SOURCE / INDUSTRIES
Trial to give foreign financial firms national treatment in Beijing
Trial to give foreign financial firms national treatment
Published: Sep 07, 2020 08:43 PM

People walk outside the headquarters of the China Securities Regulatory Commission in Beijing. File photo: VCG



The State Council of China agreed on Monday on a guideline on deepening and expanding trials on the opening of services sector in Beijing, with most opening-up measures rolled out for the first time, which will enable foreign financial institutions to enjoy pre-establishment national treatment in pilot programs. 

Analysts said that the guideline represents China's leapfrog opening-up in the financial services sector, and it also paves the way for overseas companies to launch IPOs in China's A-share market.
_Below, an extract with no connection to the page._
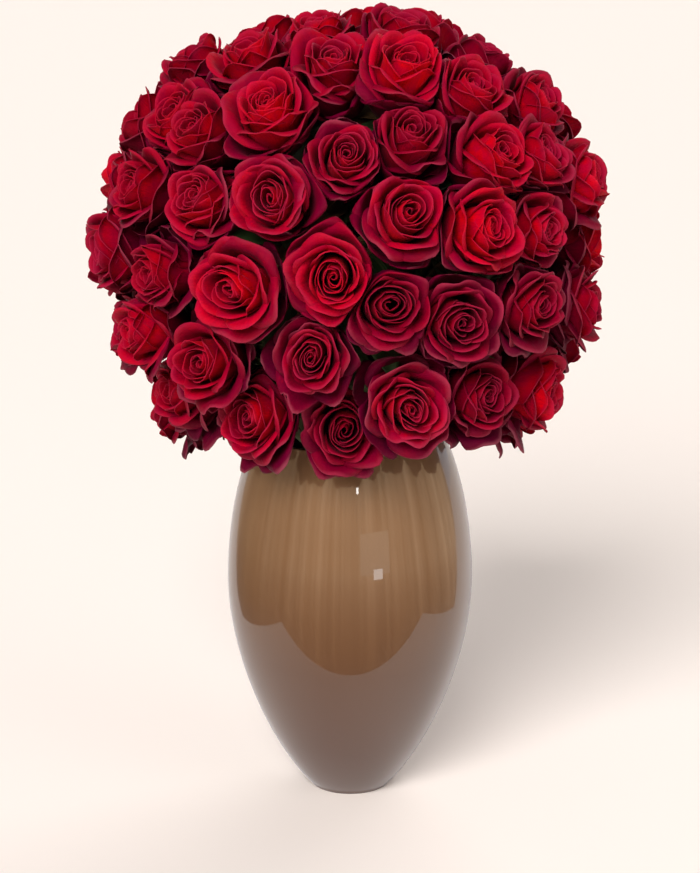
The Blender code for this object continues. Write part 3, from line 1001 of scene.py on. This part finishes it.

The move also showcases the world's second-largest economy's unwavering commitment to opening-up and attracting foreign investment amid the US' relentless push for decoupling with China.

The guideline was released amid the ongoing China International Fair for Trade in Services, the first major in-person international trade fair in China following its effective containment of the COVID-19 outbreak.

According to the guideline, Beijing will support foreign-invested institutions to participate in the overseas investment pilots of qualified domestic limited partners. 

Also, Beijing will set up a services platform for foreign-invested companies that aim to list in the A-share market and provide relevant services, which analysts said will offer a way for foreign companies to raise capital in China's Shanghai and Shenzhen bourses.

In addition, transnational companies will be allowed to set up wholly foreign-owned financial entities in Beijing and qualified companies will be granted certificates for foreign-exchange transactions.

Qualified foreign banks, for the first time, will be able to expand in such sectors as securities investment fund management and gold and silver futures trading. 

Analysts said the guideline represents China's new height in financial opening-up, which is another milestone after the country completely scrapped shareholding restrictions on foreign capital in the financial market. 

Under pre-establishment national treatment, foreign financial institutions are subject to the regulations involving the negative list, which has been reduced to only a few items. 

Dong Dengxin, director of the Finance and Securities Institute at the Wuhan University of Science and Technology, told the Global Times on Monday that such opening-up is a top-level macro strategy based on China's own speed.

"The US has been leading a blockade against the Chinese economy and locking its own doors to the world. The more closed the US is, the more opening-up China will display to the world. More companies from other economies will be attracted to invest in China, propelling the country's economic take-off in the post-virus era," Dong said.